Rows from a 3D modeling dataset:
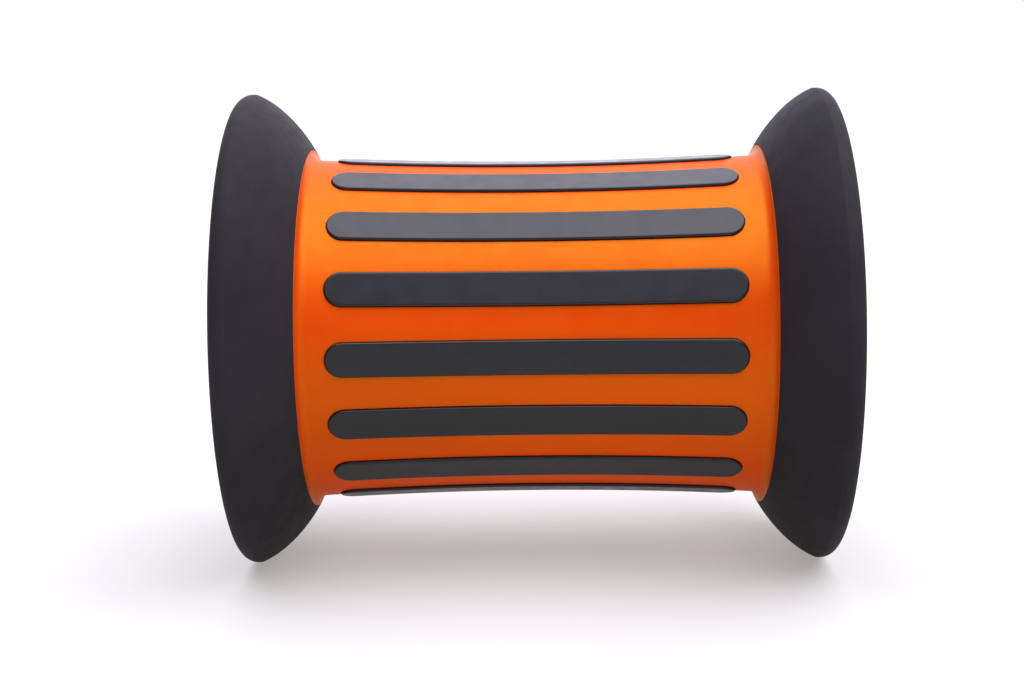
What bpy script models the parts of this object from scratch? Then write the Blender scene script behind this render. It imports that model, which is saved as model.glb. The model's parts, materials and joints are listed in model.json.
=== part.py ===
"""Balance roller: a waisted plastic drum with rubber grip strips and a flared, rubber-covered bell at each end.

World frame: X along the roller's axle, +Z up, origin on the floor under the middle. Every piece is drawn in
the axle's own frame, in which Z runs along the axle (world +X) and "out" is a distance from the axle.
"""

import math

import bmesh
import bpy
from mathutils import Matrix, Vector

# Driving dimensions, in metres
RIM_RADIUS = 0.205
HALF_LENGTH = 0.2538
WAIST_RADIUS = 0.142
DRUM_END_RADIUS = 0.1473
SEAM_OUT = 0.1562
SEAM_ALONG = 0.1925
GAP = 0.0003
SIDES = 40
JOIN_WITHIN = 0.00001

# Drum
DRUM_WALL = 0.0045
DRUM_FILLET = 0.0085
FLANGE_THICKNESS = 0.0050
FLANGE_EDGE = 0.0035
FLANGE_BORE = 0.1260
WAIST_STEPS = 6
FILLET_STEPS = 3
INNER_WALL_STEPS = 4

# Grip strips
STRIP_COUNT = 16
STRIP_WIDTH = 0.0285
STRIP_LENGTH = 0.340
STRIP_HEIGHT = 0.0026
STRIP_CHAMFER = 0.0010
SEAT_DEPTH = 0.0010
SEAT_CLEARANCE = 0.0004
STRIP_CUTS = 5
STRIP_END_STEPS = 6
FIRST_STRIP_ANGLE = math.radians(64.7)

# Flared end: the skin's outer line is a Bezier curve from the seam to the rim, then a round rim
FLARE_START_SLOPE = math.radians(62.1)
FLARE_END_SLOPE = math.radians(25.6)
FLARE_START_PULL = 0.0205
FLARE_END_PULL = 0.0211
FLARE_STEPS = 4
RIM_ROUND = 0.0109
RIM_STEPS = 3
REST_RING_WIDTH = 0.0081
BEAD_ROUND = 0.0030
BEAD_TAPER = 0.0033
BEAD_STEPS = 2
COVER_THICKNESS = 0.0045
COVER_FOOT = 0.05
HOOK_THICKNESS = 0.0035

# Bell
BELL_THICKNESS = 0.0050
WEB_THICKNESS = 0.0050
WEB_FACE_OUT = 0.1490
COLLAR_THICKNESS = 0.0050
COLLAR_DEPTH = 0.0260
SHOULDER_THICKNESS = 0.0030
SHOULDER_STEP = 0.0037

# Core tube
TUBE_WALL = 0.0040

# Screws
SCREW_COUNT = 8
SCREW_CIRCLE = 0.1345
SCREW_SIDES = 8
SHANK_RADIUS = 0.0020
SHANK_LENGTH = 0.0145
TIP_LENGTH = 0.0020
HEAD_RADIUS = 0.0045
HEAD_HEIGHT = 0.0028
HEAD_CROWN = 0.0009
DRIVE_RADIUS = 0.0018
DRIVE_DEPTH = 0.0016
HOLE_RADIUS = 0.0024
HOLE_REACH = 0.0100

# Places that follow
AXLE_HEIGHT = RIM_RADIUS * math.cos(math.pi / SIDES)
WAIST_HALF = SEAM_ALONG - DRUM_FILLET
WAIST_RISE = DRUM_END_RADIUS - WAIST_RADIUS
WAIST_ARC = (WAIST_HALF**2 + WAIST_RISE**2) / (2 * WAIST_RISE)
DRUM_END = SEAM_ALONG + FLANGE_EDGE
RIM_CENTRE = Vector((RIM_RADIUS - RIM_ROUND, HALF_LENGTH - RIM_ROUND))
WEB_INNER = DRUM_END + GAP
WEB_OUTER = WEB_INNER + WEB_THICKNESS
COLLAR_OUT = FLANGE_BORE - GAP
COLLAR_IN = COLLAR_OUT - COLLAR_THICKNESS
SHOULDER_ALONG = WEB_OUTER - SHOULDER_THICKNESS
BELL_OFFSET = COVER_THICKNESS + GAP
GROOVE_OFFSET = BELL_OFFSET + BELL_THICKNESS + GAP
STRIP_PITCH = 2 * math.pi / STRIP_COUNT

RUBBER = ((0.045, 0.042, 0.050, 1.0), 0.62, 0.0)
MATERIALS = {
    "orange_plastic": ((0.80, 0.16, 0.012, 1.0), 0.34, 0.0),
    "strip_rubber": RUBBER,
    "cover_rubber": RUBBER,
    "bell_plastic": ((0.030, 0.030, 0.033, 1.0), 0.50, 0.0),
    "tube_plastic": ((0.72, 0.15, 0.015, 1.0), 0.42, 0.0),
    "screw_steel": ((0.58, 0.58, 0.60, 1.0), 0.32, 1.0),
}


def clear_scene():
    for obj in list(bpy.data.objects):
        bpy.data.objects.remove(obj, do_unlink=True)


def new_collection(name, helper=False):
    collection = bpy.data.collections.new(name)
    collection.hide_render = helper
    bpy.context.scene.collection.children.link(collection)
    return collection


def new_material(name):
    colour, roughness, metallic = MATERIALS[name]
    material = bpy.data.materials.get(name) or bpy.data.materials.new(name)
    material.use_nodes = True
    shader = material.node_tree.nodes["Principled BSDF"]
    shader.inputs["Base Color"].default_value = colour
    shader.inputs["Roughness"].default_value = roughness
    shader.inputs["Metallic"].default_value = metallic
    material.diffuse_color = colour
    return material


def new_axle():
    """The empty that every piece hangs on: its Z runs along the axle, and its X points to the floor."""
    axle = bpy.data.objects.new("axle", None)
    bpy.context.scene.collection.objects.link(axle)
    axle.location = (0.0, 0.0, AXLE_HEIGHT)
    axle.rotation_euler = (0.0, math.pi / 2, 0.0)
    return axle


def place(name, mesh, collection, axle, matrix=None):
    obj = bpy.data.objects.new(name, mesh)
    collection.objects.link(obj)
    obj.parent = axle
    obj.matrix_local = matrix or Matrix.Identity(4)
    return obj


def clockwise(outline):
    """The (out, along) loop turned so that it runs down its outer side, as a turned solid needs."""
    ends = zip(outline, outline[1:] + outline[:1])
    doubled_area = sum(a[0] * b[1] - b[0] * a[1] for a, b in ends)
    return outline if doubled_area < 0 else outline[::-1]


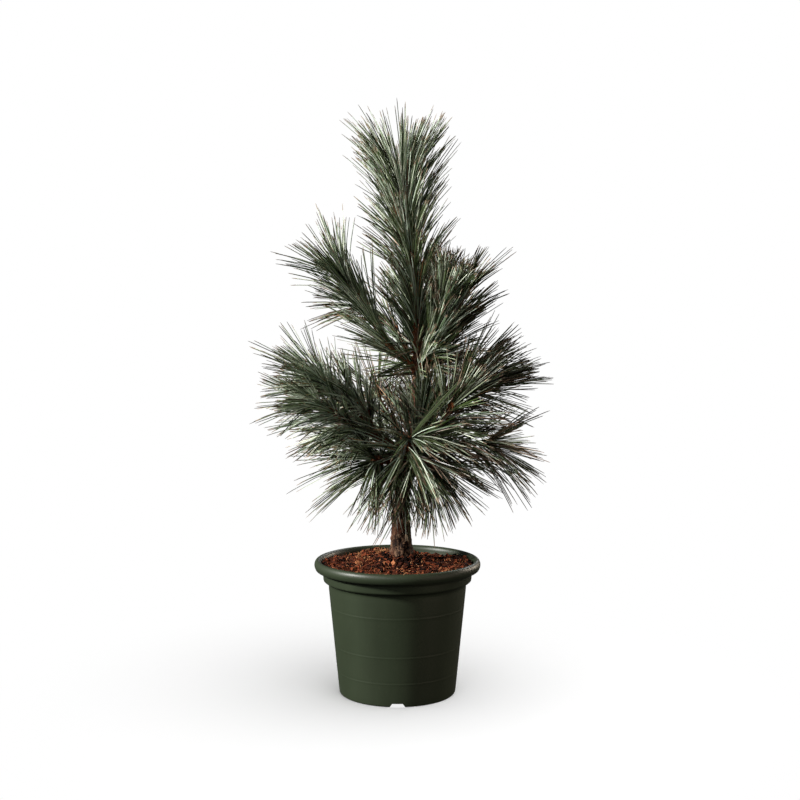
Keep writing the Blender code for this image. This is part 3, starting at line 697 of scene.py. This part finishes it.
tint_all = np.concatenate([row[0] for row in needle_rows])
cols = [np.concatenate([row[i] for row in needle_rows]) for i in range(1, 7)]
print("needles", len(tint_all))
lo_limit = np.array(CAD_BOX[0]) - 0.008
lo_limit[2] = LOWEST
hi_limit = np.array(CAD_BOX[1]) + 0.008
tips = cols[0] + cols[1] * cols[3][:, None] + cols[5] * cols[3][:, None]
inside = np.all((tips > lo_limit) & (tips < hi_limit), axis=1)
for index, (name, outer, inner, tip) in enumerate(TINTS):
    pick = (tint_all == index) & inside
    rows = [c[pick] for c in cols]
    verts, faces, kinds = needle_mesh(*rows)
    g = Gather()
    g.add(verts, faces, kinds)
    piece = g.build("needles_" + name, [
        plain_material("needle_outer_" + name, outer, 0.36, 0.42),
        plain_material("needle_inner_" + name, inner, 0.50, 0.35),
        plain_material("needle_tip_" + name, tip, 0.60, 0.3),
        plain_material("needle_foot_" + name, srgb(122, 74, 42), 0.70, 0.2)])
    print(piece.name, pick.sum(), "needles", (6 * RINGS - 3) * pick.sum(), "triangles")
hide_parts(*masses_done, "needles_leader_top", "needles_leader_low")


# ------------------------------------------------------------------------ pot
def wall_radius(z):
    return POT_WALL_FOOT + (POT_WALL_TOP - POT_WALL_FOOT) * z / 0.121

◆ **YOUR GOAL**
Write out all of the records above exactly as they appear.

◆ **OUTPUT FOR THIS TASK**
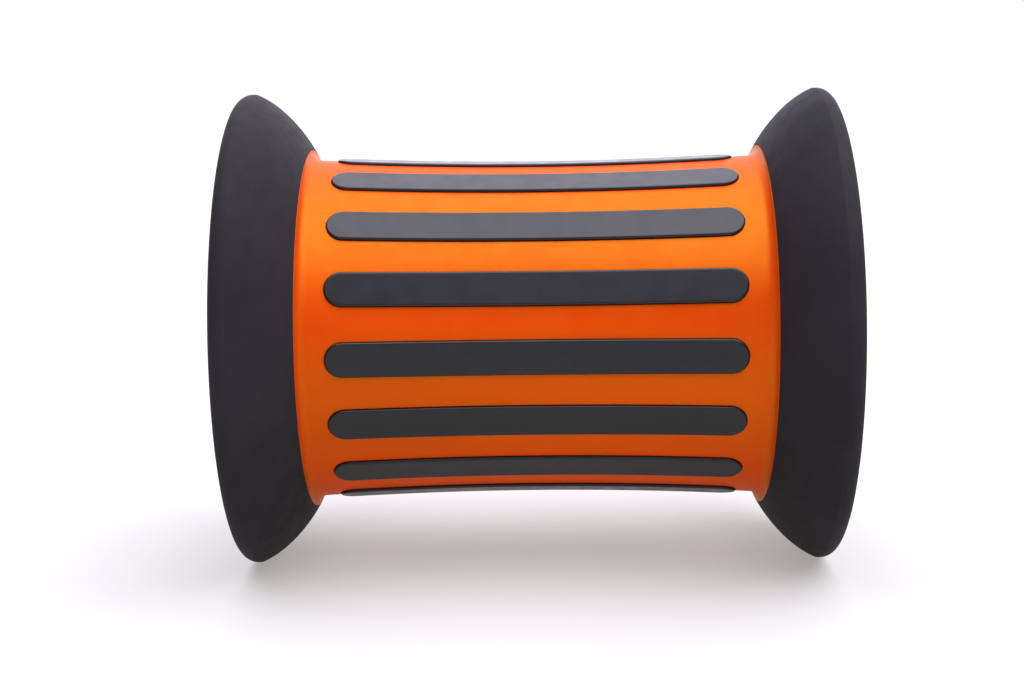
What bpy script models the parts of this object from scratch? Then write the Blender scene script behind this render. It imports that model, which is saved as model.glb. The model's parts, materials and joints are listed in model.json.
=== part.py ===
"""Balance roller: a waisted plastic drum with rubber grip strips and a flared, rubber-covered bell at each end.

World frame: X along the roller's axle, +Z up, origin on the floor under the middle. Every piece is drawn in
the axle's own frame, in which Z runs along the axle (world +X) and "out" is a distance from the axle.
"""

import math

import bmesh
import bpy
from mathutils import Matrix, Vector

# Driving dimensions, in metres
RIM_RADIUS = 0.205
HALF_LENGTH = 0.2538
WAIST_RADIUS = 0.142
DRUM_END_RADIUS = 0.1473
SEAM_OUT = 0.1562
SEAM_ALONG = 0.1925
GAP = 0.0003
SIDES = 40
JOIN_WITHIN = 0.00001

# Drum
DRUM_WALL = 0.0045
DRUM_FILLET = 0.0085
FLANGE_THICKNESS = 0.0050
FLANGE_EDGE = 0.0035
FLANGE_BORE = 0.1260
WAIST_STEPS = 6
FILLET_STEPS = 3
INNER_WALL_STEPS = 4

# Grip strips
STRIP_COUNT = 16
STRIP_WIDTH = 0.0285
STRIP_LENGTH = 0.340
STRIP_HEIGHT = 0.0026
STRIP_CHAMFER = 0.0010
SEAT_DEPTH = 0.0010
SEAT_CLEARANCE = 0.0004
STRIP_CUTS = 5
STRIP_END_STEPS = 6
FIRST_STRIP_ANGLE = math.radians(64.7)

# Flared end: the skin's outer line is a Bezier curve from the seam to the rim, then a round rim
FLARE_START_SLOPE = math.radians(62.1)
FLARE_END_SLOPE = math.radians(25.6)
FLARE_START_PULL = 0.0205
FLARE_END_PULL = 0.0211
FLARE_STEPS = 4
RIM_ROUND = 0.0109
RIM_STEPS = 3
REST_RING_WIDTH = 0.0081
BEAD_ROUND = 0.0030
BEAD_TAPER = 0.0033
BEAD_STEPS = 2
COVER_THICKNESS = 0.0045
COVER_FOOT = 0.05
HOOK_THICKNESS = 0.0035

# Bell
BELL_THICKNESS = 0.0050
WEB_THICKNESS = 0.0050
WEB_FACE_OUT = 0.1490
COLLAR_THICKNESS = 0.0050
COLLAR_DEPTH = 0.0260
SHOULDER_THICKNESS = 0.0030
SHOULDER_STEP = 0.0037

# Core tube
TUBE_WALL = 0.0040

# Screws
SCREW_COUNT = 8
SCREW_CIRCLE = 0.1345
SCREW_SIDES = 8
SHANK_RADIUS = 0.0020
SHANK_LENGTH = 0.0145
TIP_LENGTH = 0.0020
HEAD_RADIUS = 0.0045
HEAD_HEIGHT = 0.0028
HEAD_CROWN = 0.0009
DRIVE_RADIUS = 0.0018
DRIVE_DEPTH = 0.0016
HOLE_RADIUS = 0.0024
HOLE_REACH = 0.0100

# Places that follow
AXLE_HEIGHT = RIM_RADIUS * math.cos(math.pi / SIDES)
WAIST_HALF = SEAM_ALONG - DRUM_FILLET
WAIST_RISE = DRUM_END_RADIUS - WAIST_RADIUS
WAIST_ARC = (WAIST_HALF**2 + WAIST_RISE**2) / (2 * WAIST_RISE)
DRUM_END = SEAM_ALONG + FLANGE_EDGE
RIM_CENTRE = Vector((RIM_RADIUS - RIM_ROUND, HALF_LENGTH - RIM_ROUND))
WEB_INNER = DRUM_END + GAP
WEB_OUTER = WEB_INNER + WEB_THICKNESS
COLLAR_OUT = FLANGE_BORE - GAP
COLLAR_IN = COLLAR_OUT - COLLAR_THICKNESS
SHOULDER_ALONG = WEB_OUTER - SHOULDER_THICKNESS
BELL_OFFSET = COVER_THICKNESS + GAP
GROOVE_OFFSET = BELL_OFFSET + BELL_THICKNESS + GAP
STRIP_PITCH = 2 * math.pi / STRIP_COUNT

RUBBER = ((0.045, 0.042, 0.050, 1.0), 0.62, 0.0)
MATERIALS = {
    "orange_plastic": ((0.80, 0.16, 0.012, 1.0), 0.34, 0.0),
    "strip_rubber": RUBBER,
    "cover_rubber": RUBBER,
    "bell_plastic": ((0.030, 0.030, 0.033, 1.0), 0.50, 0.0),
    "tube_plastic": ((0.72, 0.15, 0.015, 1.0), 0.42, 0.0),
    "screw_steel": ((0.58, 0.58, 0.60, 1.0), 0.32, 1.0),
}


def clear_scene():
    for obj in list(bpy.data.objects):
        bpy.data.objects.remove(obj, do_unlink=True)


def new_collection(name, helper=False):
    collection = bpy.data.collections.new(name)
    collection.hide_render = helper
    bpy.context.scene.collection.children.link(collection)
    return collection


def new_material(name):
    colour, roughness, metallic = MATERIALS[name]
    material = bpy.data.materials.get(name) or bpy.data.materials.new(name)
    material.use_nodes = True
    shader = material.node_tree.nodes["Principled BSDF"]
    shader.inputs["Base Color"].default_value = colour
    shader.inputs["Roughness"].default_value = roughness
    shader.inputs["Metallic"].default_value = metallic
    material.diffuse_color = colour
    return material


def new_axle():
    """The empty that every piece hangs on: its Z runs along the axle, and its X points to the floor."""
    axle = bpy.data.objects.new("axle", None)
    bpy.context.scene.collection.objects.link(axle)
    axle.location = (0.0, 0.0, AXLE_HEIGHT)
    axle.rotation_euler = (0.0, math.pi / 2, 0.0)
    return axle


def place(name, mesh, collection, axle, matrix=None):
    obj = bpy.data.objects.new(name, mesh)
    collection.objects.link(obj)
    obj.parent = axle
    obj.matrix_local = matrix or Matrix.Identity(4)
    return obj


def clockwise(outline):
    """The (out, along) loop turned so that it runs down its outer side, as a turned solid needs."""
    ends = zip(outline, outline[1:] + outline[:1])
    doubled_area = sum(a[0] * b[1] - b[0] * a[1] for a, b in ends)
    return outline if doubled_area < 0 else outline[::-1]


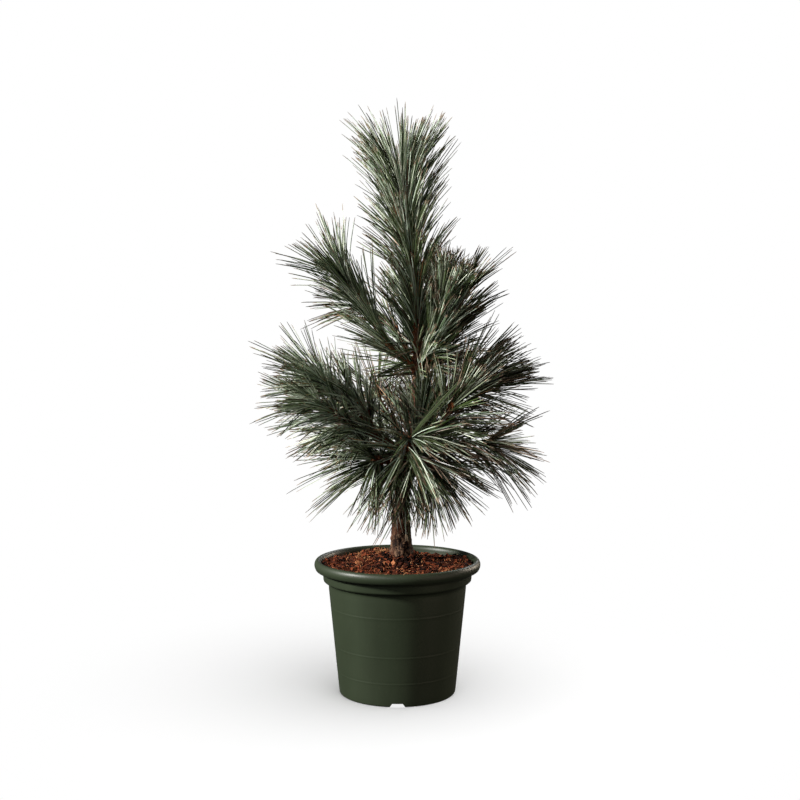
Keep writing the Blender code for this image. This is part 3, starting at line 697 of scene.py. This part finishes it.
tint_all = np.concatenate([row[0] for row in needle_rows])
cols = [np.concatenate([row[i] for row in needle_rows]) for i in range(1, 7)]
print("needles", len(tint_all))
lo_limit = np.array(CAD_BOX[0]) - 0.008
lo_limit[2] = LOWEST
hi_limit = np.array(CAD_BOX[1]) + 0.008
tips = cols[0] + cols[1] * cols[3][:, None] + cols[5] * cols[3][:, None]
inside = np.all((tips > lo_limit) & (tips < hi_limit), axis=1)
for index, (name, outer, inner, tip) in enumerate(TINTS):
    pick = (tint_all == index) & inside
    rows = [c[pick] for c in cols]
    verts, faces, kinds = needle_mesh(*rows)
    g = Gather()
    g.add(verts, faces, kinds)
    piece = g.build("needles_" + name, [
        plain_material("needle_outer_" + name, outer, 0.36, 0.42),
        plain_material("needle_inner_" + name, inner, 0.50, 0.35),
        plain_material("needle_tip_" + name, tip, 0.60, 0.3),
        plain_material("needle_foot_" + name, srgb(122, 74, 42), 0.70, 0.2)])
    print(piece.name, pick.sum(), "needles", (6 * RINGS - 3) * pick.sum(), "triangles")
hide_parts(*masses_done, "needles_leader_top", "needles_leader_low")


# ------------------------------------------------------------------------ pot
def wall_radius(z):
    return POT_WALL_FOOT + (POT_WALL_TOP - POT_WALL_FOOT) * z / 0.121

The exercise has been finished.